I always try to remember that I normally don't think twice when a man who raises his arm to expose a hairy pit. It's not like his armpit is anywhere near close enough to my face for me to catch a whiff while I'm seated. I remind myself why it is that I've grown them out, why I'm normally proud of them, and just power through the ride. It's the passengers who are at fault for making me feel uncomfortable, and I am under no obligation to shift my position simply so they don't have to look at my body hair.
2. Does My Partner Still Like My Vagina?
OK, so as a feminist, I scold myself anytime this crosses my mind. I've always gone for a more natural look with my bikini area, and most of the time haven't heard much criticism about it (at least concerning the people who matter). Whenever my partner, as well as past partners, would begin to go down on me, I'd immediately feel self conscious for at least a second or two, wondering if the hair on my vulva would turn the person off or whether my partner would silently be judging the way my vagina looks.
If you're with a partner whose preferences don't align with yours, however (everyone has preferences, after all), you can use the opportunity to have healthy, educational conversations. At the end of the day, your partner never has the right to suffocate your preferences in favor of theirs, so if you want to grow your hair out (or shave your pubic hair into crazy shapes), it is totally up to you.
3. Does My Hair Make Me Look Masculine?
Personally, looking masculine is not something that concerns or bothers me. Sometimes I want to look masculine, in fact. But many female-identifying people — as well as the rest of society — tend to associate hairiness with masculinity. Gender is so fluid, though, and if you identify as a woman and are growing out your body hair, that doesn't make you less feminine. Your perception and take on your own gender doesn't negate your identity, or your right to your femininity.
4. Should I Shave For This Event?
Whenever I'm faced with having to attend a fancier event, I get self conscious all over again about how my hair will be perceived as dressing down a formal outfit or being inappropriate for the party. But that's insane. My body hair isn't an accessory: It's a part of me, and it can be fancy if it wants.
5. What Will My Family Think?
By this time, my parents have become quite used to my lack of shaving. When we are having family gatherings, or I am visiting my older relatives like my grandpa, however, I make sure to wear a shirt with some kind of sleeve in order to conceal the hairy truth lying beneath my arms.
I still have yet to overcome this obstacle, but I'm sure that, like any compassionate human, your grandparents will ultimately accept your choices in the same way that mine did. (Unless you have a family member like my great aunt, who has dementia and loves to speak her conservative mind, in which case the fear of being ridiculed is very real.) Use this as an educational opportunity as well. You may end up opening their minds to the problematic nature of gender norms.
6. Is My Body Hair Professional Enough For A Working Environment?

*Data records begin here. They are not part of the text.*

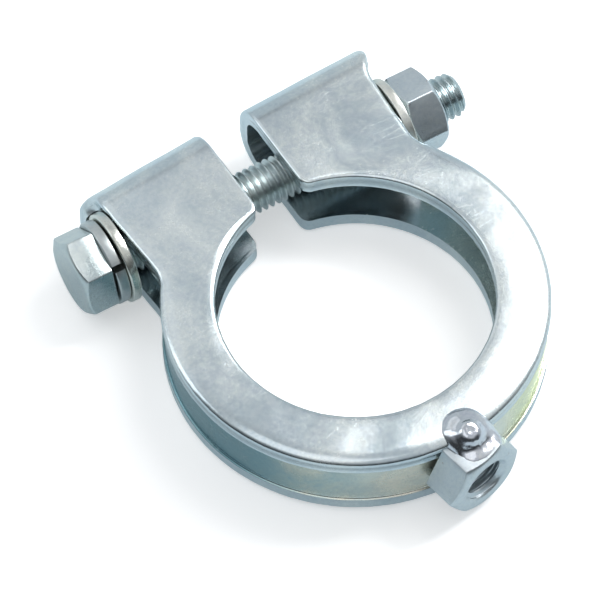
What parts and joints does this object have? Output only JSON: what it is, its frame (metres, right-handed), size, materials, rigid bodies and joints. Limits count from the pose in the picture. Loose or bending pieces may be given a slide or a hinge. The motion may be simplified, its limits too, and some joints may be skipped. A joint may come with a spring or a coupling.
{
  "type": "pipe clamp ring",
  "caption": "Zinc-plated steel channel clamp ring with two folded tunnel lugs, a cross bolt with nut and washers, and a welded bracket nut.",
  "frame": {"origin": "on the bore axis, half way between the two ring plates", "axes": "+Z along the bore axis; +Y from the bore towards the two lugs; +X along the bolt from its head to its nut"},
  "size_m": [0.0742, 0.0828, 0.018],
  "materials": {
    "pressed_zinc": "bright blue-clear zinc plating over pressed sheet",
    "band_zinc": "zinc plating with a blue-green tint in the recess",
    "nut_zinc": "satin blue-clear zinc plating",
    "weld_metal": "smooth plated weld metal",
    "bolt_zinc": "satin zinc plating on a rolled thread",
    "lock_washer_zinc": "dull zinc plating",
    "washer_zinc": "yellowish zinc plating"
  },
  "bodies": {
    "clamp": {"clamp_shell": "pressed_zinc", "web_band": "band_zinc", "weld_nut": "nut_zinc", "weld_bead": "weld_metal"},
    "bolt": {"hex_bolt": "bolt_zinc"},
    "lock_washer": {"spring_lock_washer": "lock_washer_zinc"},
    "head_washer": {"head_flat_washer": "washer_zinc"},
    "nut_washer": {"nut_flat_washer": "washer_zinc"},
    "nut": {"hex_nut": "nut_zinc"}
  },
  "joints": [
    {"name": "bolt_turn", "type": "hinge", "parent": "clamp", "child": "bolt", "pos_m": [0, 0.03025, 0], "axis": [1, 0, 0], "continuous": true},
    {"name": "lock_washer_turn", "type": "hinge", "parent": "clamp", "child": "lock_washer", "pos_m": [-0.0305, 0.03025, 0], "axis": [1, 0, 0], "continuous": true},
    {"name": "head_washer_turn", "type": "hinge", "parent": "clamp", "child": "head_washer", "pos_m": [-0.0285, 0.03025, 0], "axis": [1, 0, 0], "continuous": true},
    {"name": "nut_travel", "type": "slide", "parent": "clamp", "child": "nut_washer", "axis": [1, 0, 0], "range_m": [0, 0.004]},
    {"name": "nut_turn", "type": "hinge", "parent": "nut_washer", "child": "nut", "pos_m": [0.029, 0.03025, 0], "axis": [1, 0, 0], "range_deg": [0, 1152]}
  ],
  "couplings": [
    {"joint": "nut_turn", "follows": "nut_travel", "rad_per_m": 5026.5}
  ]
}
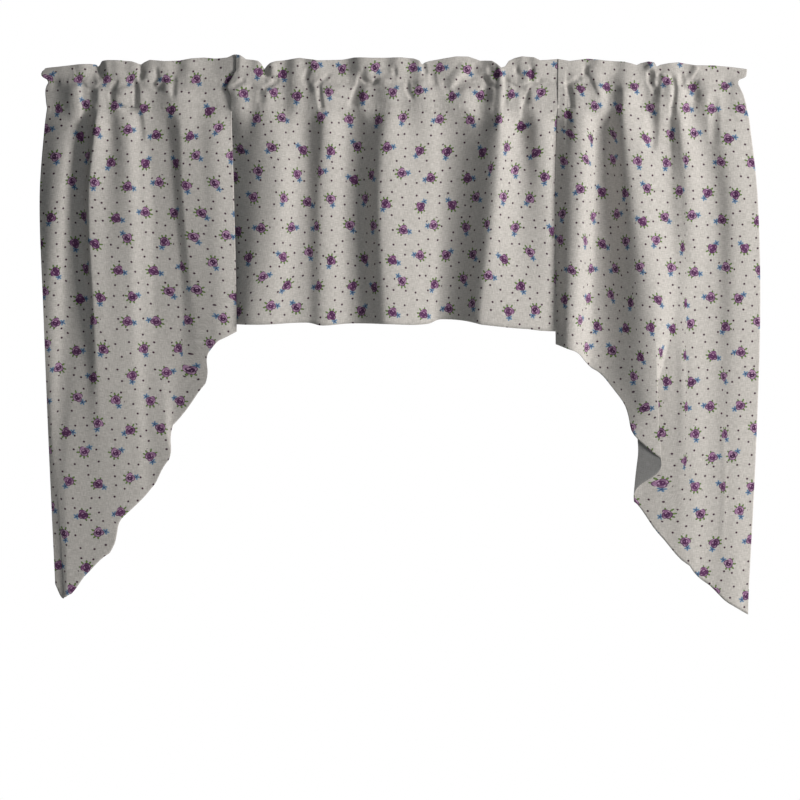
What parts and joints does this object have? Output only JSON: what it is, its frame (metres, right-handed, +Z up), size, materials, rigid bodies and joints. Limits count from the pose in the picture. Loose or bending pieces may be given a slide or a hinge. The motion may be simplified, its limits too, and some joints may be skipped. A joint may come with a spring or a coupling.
{
  "type": "window valance",
  "caption": "Gathered window valance in printed cotton: a straight centre panel between swags that run down to long points, each with a standing frill over an open rod pocket.",
  "frame": {"origin": "on the axis of the rod pocket just under the top edge, half way along the valance", "axes": "+X runs along the rod, to the right as seen from the front; the cloth's front faces -Y; +Z is up"},
  "size_m": [1.207, 0.0476, 0.933],
  "materials": {
    "printed_cotton": "matt linen-look cotton with a small sprigged rose print, plain grey on its wrong side"
  },
  "bodies": {
    "root": {"left_heading": "printed_cotton", "centre_heading": "printed_cotton", "right_heading": "printed_cotton", "left_swag": "printed_cotton", "centre_valance": "printed_cotton", "right_swag": "printed_cotton"}
  },
  "joints": []
}
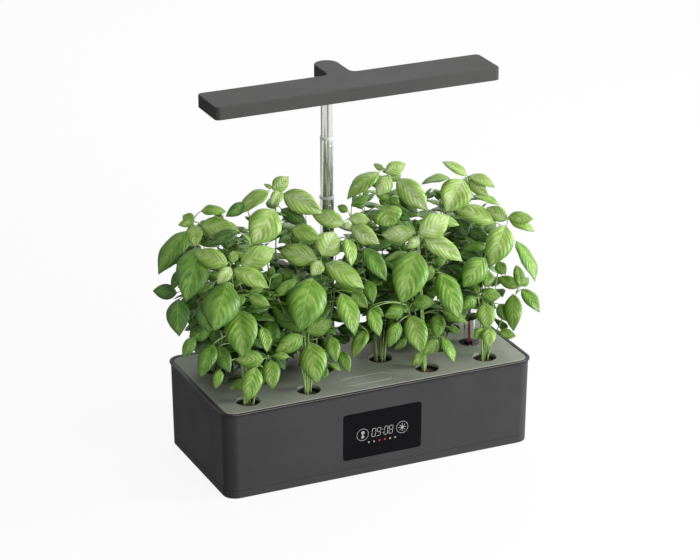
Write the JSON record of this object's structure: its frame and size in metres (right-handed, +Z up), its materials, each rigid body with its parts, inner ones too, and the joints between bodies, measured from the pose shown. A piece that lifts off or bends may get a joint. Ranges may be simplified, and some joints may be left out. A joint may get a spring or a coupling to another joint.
{
  "type": "countertop hydroponic garden",
  "caption": "Tabletop water garden: tapered dark tank housing with a flush pod deck of growing basil, a front touch display and a T-shaped LED lamp on a telescoping mast.",
  "frame": {"origin": "centre of the base's footprint, on the surface that the garden stands on", "axes": "+Z up, +X along the long side to the user's right, -Y the front with the touch panel"},
  "size_m": [0.524, 0.222, 0.466],
  "materials": {
    "housing": "satin",
    "rim": "satin",
    "deck": "matte",
    "tank_plastic": "satin",
    "rubber": "matte",
    "screw_steel": "satin",
    "black_plastic": "satin",
    "clear_plastic": "gloss",
    "red_plastic": "gloss",
    "float_foam": "matte",
    "filter_foam": "matte",
    "panel_glass": "gloss",
    "circuit_board": "satin",
    "mast_steel": "polished",
    "collar_plastic": "gloss",
    "button_steel": "polished",
    "lamp_housing": "satin",
    "lamp_tray": "satin",
    "led_board": "satin",
    "led_chip": "gloss",
    "basket": "satin",
    "peat": "matte",
    "leaf": "satin"
  },
  "bodies": {
    "root": {"base_pan": "housing", "rubber_feet": "rubber", "base_screws": "screw_steel", "outer_housing": "housing", "water_tank": "tank_plastic", "top_rim": "rim", "deck": "deck", "lid_pin": "screw_steel", "gauge_plug": "black_plastic", "gauge_tube": "clear_plastic", "pump_body": "black_plastic", "pump_filter": "filter_foam", "touch_glass": "panel_glass", "display_board": "circuit_board", "main_board": "circuit_board", "dc_jack": "black_plastic", "mast_socket": "black_plastic", "lower_tube": "mast_steel", "lower_collar": "collar_plastic", "sponges": "peat", "basket_01": "basket", "basil_01": "leaf", "basket_02": "basket", "basil_02": "leaf", "basket_03": "basket", "basil_03": "leaf", "basket_04": "basket", "basil_04": "leaf", "basket_05": "basket", "basil_05": "leaf", "basket_06": "basket", "basil_06": "leaf", "basket_07": "basket", "basil_07": "leaf", "basket_08": "basket", "basil_08": "leaf", "basket_09": "basket", "basil_09": "leaf", "basket_10": "basket", "basil_10": "leaf", "basket_11": "basket", "basil_11": "leaf", "basket_12": "basket", "basil_12": "leaf"},
    "middle_mast": {"middle_tube": "mast_steel", "upper_collar": "collar_plastic", "lower_spring": "screw_steel"},
    "lamp": {"upper_tube": "mast_steel", "upper_spring": "screw_steel", "neck_socket": "black_plastic", "lamp_cover": "lamp_housing", "lamp_tray": "lamp_tray", "led_board": "led_board", "led_chips": "led_chip", "lamp_screws": "screw_steel"},
    "lower_snap": {"lower_button": "button_steel"},
    "upper_snap": {"upper_button": "button_steel"},
    "lid": {"fill_lid": "deck"},
    "float": {"float_rod": "red_plastic", "float_block": "float_foam"}
  },
  "joints": [
    {"name": "mast_lower_slide", "type": "slide", "parent": "root", "child": "middle_mast", "axis": [0, 0, 1], "range_m": [-0.048, 0]},
    {"name": "mast_upper_slide", "type": "slide", "parent": "middle_mast", "child": "lamp", "axis": [0, 0, 1], "range_m": [-0.048, 0]},
    {"name": "lower_button_press", "type": "slide", "parent": "root", "child": "lower_snap", "axis": [0, 1, 0], "range_m": [0, 0.001], "stiffness_N_per_m": 300, "springref_m": -0.001},
    {"name": "upper_button_press", "type": "slide", "parent": "middle_mast", "child": "upper_snap", "axis": [0, 1, 0], "range_m": [0, 0.001], "stiffness_N_per_m": 300, "springref_m": -0.001},
    {"name": "fill_lid_hinge", "type": "hinge", "parent": "root", "child": "lid", "pos_m": [-0.027, -0.065, 0.1078], "axis": [0, -1, 0], "range_deg": [0, 75]},
    {"name": "float_rise", "type": "slide", "parent": "root", "child": "float", "axis": [0, 0, 1], "range_m": [-0.022, 0.008]}
  ]
}
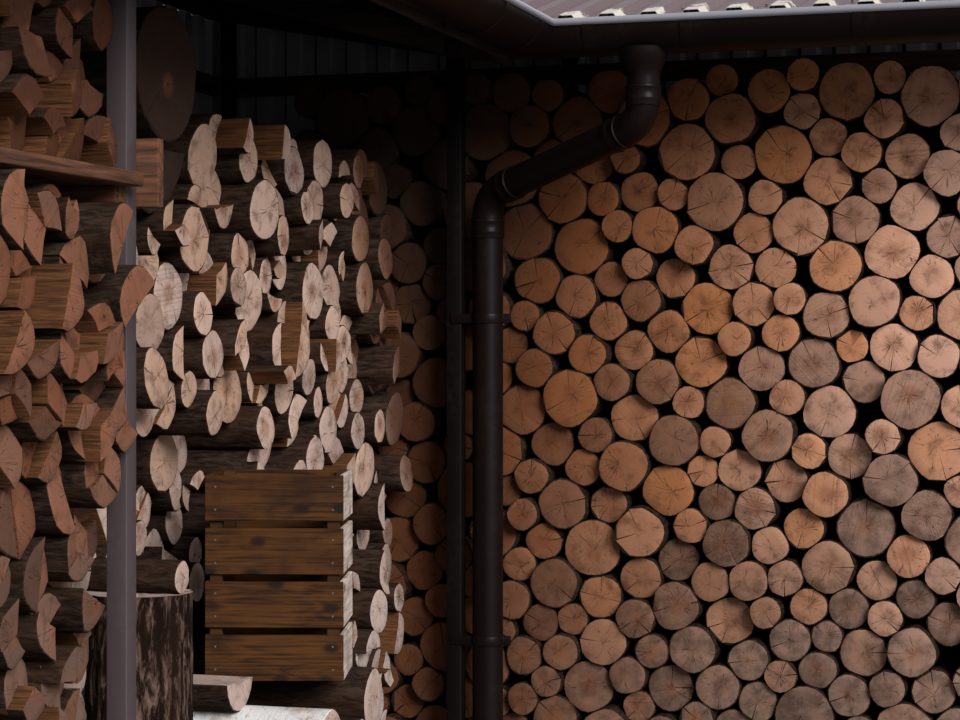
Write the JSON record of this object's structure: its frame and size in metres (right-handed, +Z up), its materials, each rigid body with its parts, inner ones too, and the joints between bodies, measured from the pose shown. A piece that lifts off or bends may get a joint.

It always feels a little nerve wracking to walk into a job interview with hairy armpits (hairy legs are easier for me to flaunt without concern thanks to my thin leg hair). But if you are a feminist and your politics are important to you, this could be a good way of weeding out the kinds of employers and coworkers you wouldn't work well with.
Any boss or editor I've ever had has never looked twice at my body hair, and I've certainly never lost a job on the basis of my grooming choices. In fact, many of my employers have had matching philosophies, sometimes with even more impressive hair growth on their bodies than on my own.
7. Should I Always Feel Confident About My Body Hair?
No, of course not! In an ideal world, we would be confident about our bodies all the time — and you certainly have the right to love your hairy beautiful body. However, it's not always that easy. It's very hard to maintain body positivity and personal confidence in general, so it's OK if you have off days when you don't feel confident about your body hair or anything else.
Body positivity takes work — but that definitely doesn't make you any less of a feminist. It just makes you human. When your body or your beauty choices go against the grain of beauty and gender norms, it can be even tougher. Your only obligation as a sparkling and body positive warrior is to stay true to your feelings and comfort zones, and do whatever you can to love yourself.